• Priyanshu Bharadwaj

Understanding the Philosophy of Halal Cosmetics

Updated: Apr 27


Image source: pinterest.


Beauty industry is a constant space of trends and demands. With the unprecedented rise of a green consciousness, the ethical terms like vegan or organic are often encountered on cosmetic packaging. But there is an unsung label, which does not necessarily consider the eco ethics but highlights an unmet and genuine need of over 1.9 billion of Earth’s population, the “Halal certified” [1].

To set the stage accurately, let’s start by analysing what is Halal and why you come across the term outside your favourite kebab shop.


Halal implies anything that is permissible according to the Holy Quran and made in terms of non-negotiable criterions defined by the Sharia (Law in Arabic) [2]. Muslims need beauty products that are manufactured and processed in ways that are considered Halal. This convergence is essential inside the setting of various religions. However, in this article we will investigate the ramifications it has for brands wanting to break into the Muslim market.

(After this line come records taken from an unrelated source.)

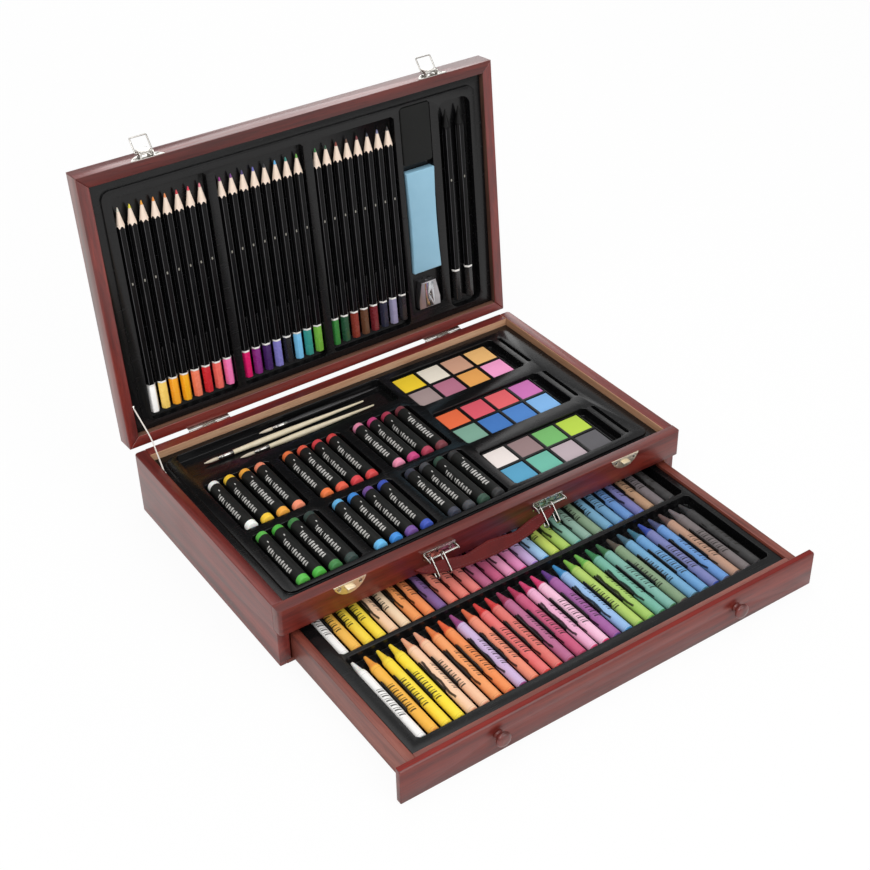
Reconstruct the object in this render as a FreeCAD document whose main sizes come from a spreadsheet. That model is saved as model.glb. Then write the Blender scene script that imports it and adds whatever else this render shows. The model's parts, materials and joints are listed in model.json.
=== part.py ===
import FreeCAD, Part
import math
import os
import re
import Sketcher
from FreeCAD import Placement, Rotation, Vector

# A wooden art box: a clamshell lid with a pencil tray, an upper bay with pastels, paints and
# brushes, and a crayon drawer below it. All lengths are millimetres.
# X runs to the right seen from the front, Y to the back, Z up.
# The origin is the centre of the base's underside.
# At rest the lid stands open and the drawer is pulled out.

SIZES = {
    # case
    "box_width": 380.0,
    "box_depth": 236.0,
    "base_height": 56.9,
    "wall": 9.8,
    "panel": 3.0,
    "rebate": 4.0,
    "edge_round": 3.0,
    "rail_height": 23.2,
    # lid
    "lid_height": 18.5,
    "lid_wall": 9.4,
    "lid_open_angle": 95.2,
    # hinges: the axis lies behind and below the back rim
    "hinge_behind": 3.15,
    "hinge_below": 3.7,
    "hinge_inset": 71.0,
    "hinge_length": 38.0,
    "knuckle_length": 12.6,
    "knuckle_radius": 2.2,
    "knuckle_gap": 0.3,
    "leaf_thickness": 0.9,
    "leaf_height": 13.0,
    "hinge_pin_radius": 1.1,
    "pin_play": 0.05,
    # wood screws
    "screw_radius": 1.1,
    "screw_length": 6.0,
    "screw_head_radius": 2.0,
    "screw_head": 0.7,
    # drawer
    "drawer_pull": 154.7,
    "drawer_front_thickness": 5.2,
    "drawer_front_play": 1.9,
    "drawer_front_lift": 0.8,
    "drawer_front_bevel": 1.2,
    "drawer_top_play": 3.1,
    "drawer_board": 7.0,
    "drawer_back_board": 5.0,
    "drawer_side_play": 1.2,
    "drawer_floor_play": 0.4,
    "drawer_back_space": 4.0,
    "drawer_floor": 2.5,
    "drawer_floor_lift": 1.5,
    "floor_groove": 3.0,
    "seat_gap": 0.3,
    "knob_inset": 80.0,
    "knob_drop": 13.1,
    "knob_radius": 6.2,
    "knob_neck_radius": 3.6,
    "knob_length": 8.6,
    "knob_head": 4.6,
    "knob_bevel": 1.38,
    "knob_dome_share": 0.4,
    "knob_screw_radius": 1.6,
    "knob_screw_head_radius": 3.2,
    "knob_screw_head": 2.0,
    "knob_screw_grip": 4.5,
    # vacuum-formed trays
    "tray_sheet": 1.0,
    "tray_play": 0.8,
    "tray_border": 7.0,
    "tray_step": 2.2,
    "tray_corner": 8.0,
    "pocket_corner": 2.5,
    "upper_tray_recess": 3.8,
    "lid_tray_recess": 2.5,
    "crayon_tray_recess": 1.7,
    # crayons
    "crayon_count": 30,
    "crayon_radius": 4.1,
    "crayon_length": 90.0,
    "crayon_tip": 12.0,
    "crayon_tip_radius": 1.1,
    "crayon_side_border": 10.55,
    "crayon_channel_depth": 9.5,
    "crayon_end_play": 4.0,
    "crayon_side_play": 0.8,
    "crayon_spare_width": 5.0,
    "crayon_front_border": 9.5,
    "channel_bar": 4.2,
    "fin_width": 1.2,
    "fin_length": 33.0,
    "fin_start": 29.0,
    "fin_height": 7.5,
    # oil pastels
    "pastel_bays": 3,
    "pastels_in_bay": 4,
    "pastel_radius": 5.25,
    "pastel_length": 66.0,
    "pastel_side_play": 3.0,
    "pastel_end_play": 1.5,
    "pastel_depth": 7.5,
    "bay_bar": 8.9,
    "bay_front_margin": 11.4,
    "bay_side_margin": 16.4,
    # brushes
    "brush_radius": 2.6,
    "brush_end_radius": 0.7,
    "brush_swell": 0.25,
    "brush_tail": 0.7,
    "brush_ferrule": 14.0,
    "brush_ferrule_radius": 1.9,
    "brush_tuft": 13.0,
    "brush_tuft_share": 0.8,
    "brush_pitch": 10.5,
    "brush_edge_space": 5.0,
    "long_brush_share": 0.974,
    "long_brush_handle": 92.0,
    "stout_brush_share": 0.4286,
    "stout_brush_handle": 127.0,
    "slim_brush_share": 0.697,
    "slim_brush_handle": 103.0,
    "brush_groove_width": 37.0,
    "brush_groove_beyond": 1.2,
    "brush_groove_depth": 8.0,
    "brush_groove_bar": 11.3,
    # watercolour pans
    "pan_rows": 3,
    "pan_columns": 4,
    "cake_side": 22.2,
    "cake_space": 3.2,
    "cake_thickness": 3.8,
    "cake_play": 0.3,
    "palette_edge": 1.6,
    "palette_floor": 1.2,
    "palette_height": 5.4,
    "palette_corner": 2.0,
    "pan_play": 0.6,
    "pan_spare_length": 7.6,
    "pan_recess": 7.4,
    "pan_bar": 14.6,
    "pan_margin": 8.5,
    "rest_zone": 28.7,
    "rest_margin": 5.5,
    "rest_slot_width": 3.2,
    "rest_slot_length": 48.0,
    "rest_slot_depth": 4.0,
    "rest_slot_corner": 1.2,
    # pencils
    "pencil_bays": 3,
    "pencils_in_bay": 8,
    "pencil_flats": 7.0,
    "pencil_length": 180.0,
    "pencil_cone": 17.0,
    "pencil_right_margin": 12.7,
    "pencil_depth": 7.5,
    "pencil_tip_play": 8.5,
    "pencil_end_play": 5.5,
    "pencil_tip_margin": 14.4,
    "pencil_fin_length": 60.0,
    "pencil_fin_height": 5.0,
    "pencil_fin_share": 0.6,
    "lead_radius": 1.0,
    "pencil_bar": 7.5,
    "pencil_left_margin": 14.8,
    # sketching tools beside the pencils
    "tools_margin": 5.5,
    "eraser_width": 29.0,
    "eraser_length": 94.0,
    "eraser_thickness": 8.0,
    "eraser_waist": 1.3,
    "eraser_start": 57.0,
    "pad_length": 51.0,
    "pad_thickness": 6.0,
    "pad_margin": 10.0,
    "tool_pocket_depth": 5.5,
    "tool_play": 0.8,
    "sharpener_width": 22.0,
    "sharpener_nose": 15.0,
    "sharpener_length": 25.0,
    "sharpener_height": 7.0,
    "sharpener_waist_share": 0.7,
    "sharpener_hole_radius": 2.8,
    "sharpener_hole_share": 0.9,
    "blade_inset": 0.9,
    "sharpener_gap": 11.0,
    "blade_thickness": 0.6,
    "blade_width": 9.0,
    "sketch_count": 2,
    "sketch_pocket_width": 33.0,
    "sketch_pitch": 13.5,
    "sketch_corner": 9.0,
    # front fittings
    "catch_inset": 59.5,
    "plate_width": 28.0,
    "plate_height": 10.2,
    "plate_thickness": 0.8,
    "plate_inset": 0.4,
    "plate_screw_spread": 9.2,
    "plate_screw_drop": 3.0,
    "catch_pin_out": 3.2,
    "catch_pin_up": 3.0,
    "catch_pin_radius": 0.75,
    "ear_radius": 2.1,
    "ear_half_gap": 5.1,
    "ear_thickness": 0.8,
    "lever_half_width": 4.8,
    "lever_length": 8.6,
    "lever_tail": 1.3,
    "lever_front": 1.8,
    "lever_sheet": 0.8,
    "bail_pin_step": 3.5,
    "bail_wire": 1.2,
    "bail_half_width": 7.0,
    "bail_reach": 12.9,
    "bail_back_angle": 125.0,
    "hook_width": 7.0,
    "hook_drop": 5.2,
    "hook_sheet": 0.8,
    "hook_out": 3.6,
    "hook_lip": 2.6,
    # carrying handle
    "bracket_spread": 51.5,
    "bracket_length": 29.0,
    "bracket_height": 8.0,
    "bracket_thickness": 1.0,
    "bracket_bar_radius": 0.8,
    "handle_axis_out": 5.4,
    "handle_axis_drop": 9.4,
    "link_wire": 1.2,
    "link_pitch": 11.0,
    "link_shift": 6.0,
    "link_play": 0.35,
    "handle_shift": 12.5,
    "handle_half_length": 65.0,
    "handle_sag": 17.4,
    "handle_middle": 4.8,
    "handle_thickness": 4.0,
    "handle_round": 1.2,
    "handle_hang_angle": 45.0,
    # stay cord
    "cord_diameter": 1.2,
    "stay_pin_radius": 1.3,
    "stay_pin_length": 1.6,
    "stay_pin_drop": 3.9,
    "stay_back": 23.7,
    "stay_lid_back": 26.6,
    "stay_lid_drop": 2.6,
    "stay_collar_radius": 0.8,
    "stay_collar_length": 2.2,
    "stay_bow": 2.5,
    "stay_bend_share": 0.45,
}

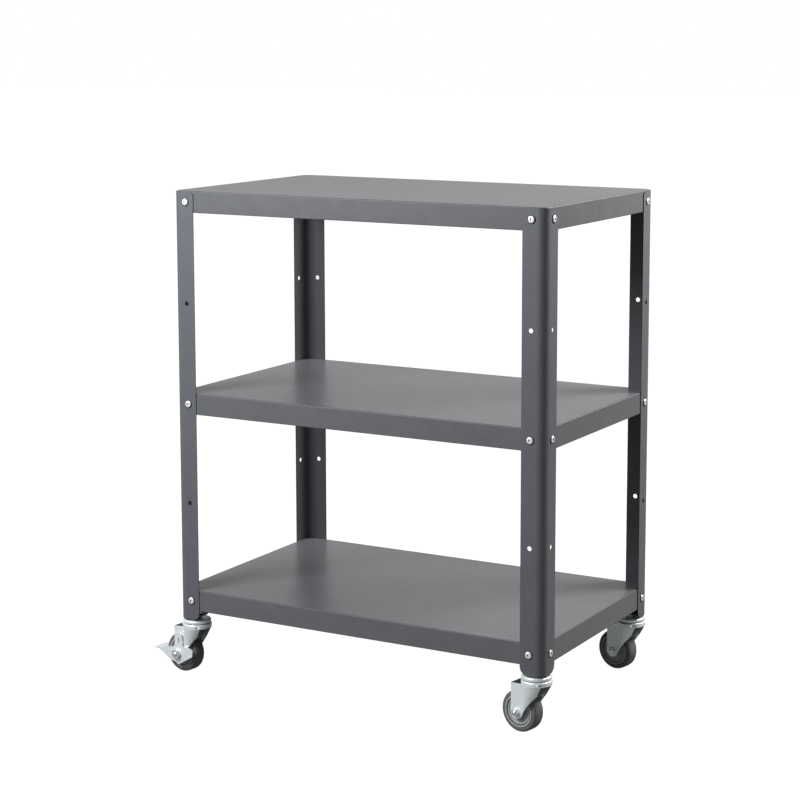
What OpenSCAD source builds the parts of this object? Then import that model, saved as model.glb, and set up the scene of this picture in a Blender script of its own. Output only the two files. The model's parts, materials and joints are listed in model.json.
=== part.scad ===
// Three-shelf steel tool cart on four swivel casters.
// Origin on the floor below the middle of the whole cart, +Z up, front face towards -Y.

/* [Frame] */
// Width over the corner posts
cart_w = 760; // [500:5:1000]
// Depth over the corner posts
cart_d = 455; // [350:5:700]
// Height of the top shelf's surface above the floor
cart_h = 917; // [800:1:1000]
// Width of each post flange
post_leg = 45; // [40:1:60]
// Outside bend radius of the posts
post_bend = 17; // [10:0.5:20]
// Sheet thickness of the posts
post_t = 1.5; // [1.2:0.1:3]
// Rounding of the posts' top corners
post_top_r = 9; // [3:1:15]
// Rounding of the posts' bottom corners
post_foot_r = 15; // [10:1:25]

/* [Shelves] */
// Distance from one shelf surface down to the next
shelf_step = 375; // [340:5:400]
// Depth of the folded apron
apron = 40; // [35:1:60]
// Sheet thickness of the shelves
shelf_t = 1.0; // [0.8:0.1:2]
// Width of the return lip under the apron
lip_w = 12; // [8:1:20]

/* [Fasteners] */
// Radius of the holes in posts and aprons
hole_r = 4.25; // [4.2:0.05:4.5]
// Distance from the post's outer corner to its holes
hole_in = 28; // [26:0.5:32]
// Distance from a shelf surface down to its bolts
hole_down = 20.5; // [15:0.5:22]
// Radius of the round bolt heads
head_r = 6.25; // [5.5:0.25:7]
// Height of the bolt heads
head_h = 2.2; // [1.5:0.1:3]
// Thickness of the washer under each head
washer_t = 0.6; // [0.4:0.1:1]

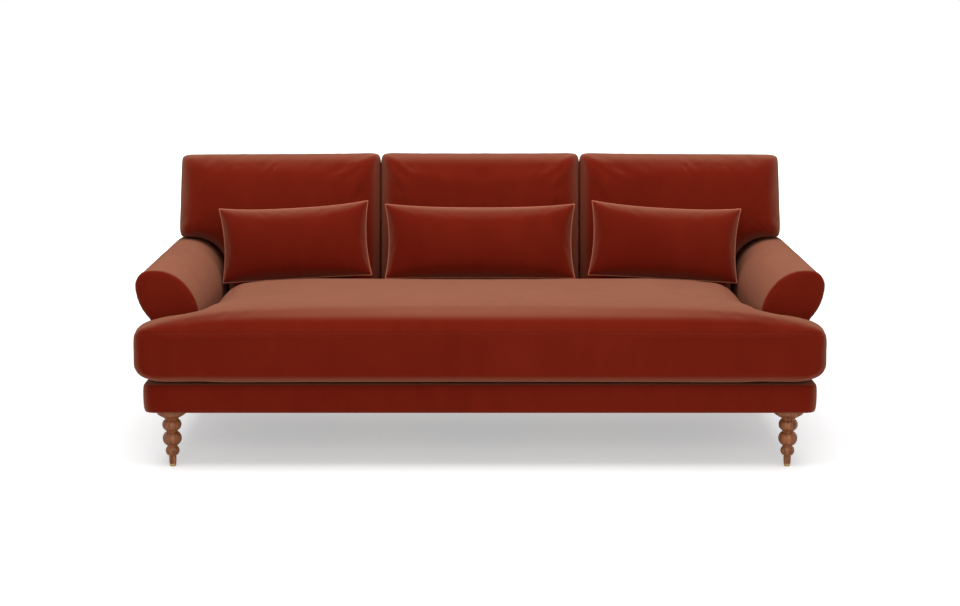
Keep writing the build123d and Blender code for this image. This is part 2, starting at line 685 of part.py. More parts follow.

Image source: middleeasteye.net


How big is the Halal cosmetic market?


Halal cosmetic products are gaining immense popularity and witnessing a surplus demand in between the Muslim consumers worldwide. The composite growth of halal beauty industry has been anticipated to increase by 6.8% annually till 2024 and the market is estimated to skyrocket and reach about $60 billion in the upcoming 5-10 years [3].



Image source: Pinterest.


How does a beauty product become Halal?


Halal beauty products must fulfil the following requirements:


  • Halal beauty products should be deprived of ingredients that have been derived from porcine origins like glycerol, gelatine, lecithin, collagen, etc., human body parts, blood, etc..

  • The animal-derived ingredients should be from herbivorous animals slaughtered in accordance with the Islamic laws.

  • The raw materials should originate from sources that are considered halal.

  • Alcohol is also not allowed [4].

Apart from the core product itself, the techniques of formulating and processing the cosmetic ingredients should entail hygiene and have the halal assurance certificate e.g., from HACCP, LPPOM-MUI, JAKIM [5]. The beauty products are subjected to unintentional ingestion, as for lipstick and lip-gloss, toothpastes, or dental products, or could be inhaled like deodorants, or simply cross the epidermal skin barrier (topical administration). It is imperative for manufacturers and distributors to provide the consumers with guarantee of Islamic rituals being followed.




Source: halalcertificationturkey.com


Muslim women perform the custom of Wudu before praying. A simple part of this cleaning process needs the water to permeate the nail bed. It is important to note that halal cosmetics should allow water penetration. Hence, the unprecedented growth of breathable and water permeable nail paints in the halal market has been observed in the recent times [4,6].


Conclusion


Considering the halal sector in its entirety and bearing in mind the growing beauty industry for women and other presently underprivileged categories (e.g. male beauty products, halal perfumes), manufacturers have a substantial opportunity to exploit these prospects [7].


Of course, in terms of how and when to move into that sphere is certainly challenging for the companies. But as the halal beauty sector is still at its early development stage, there is a huge growth prospects for the companies.

For the cosmetics companies with an eye toward the future, ramping up halal offerings may be a smart move to consider.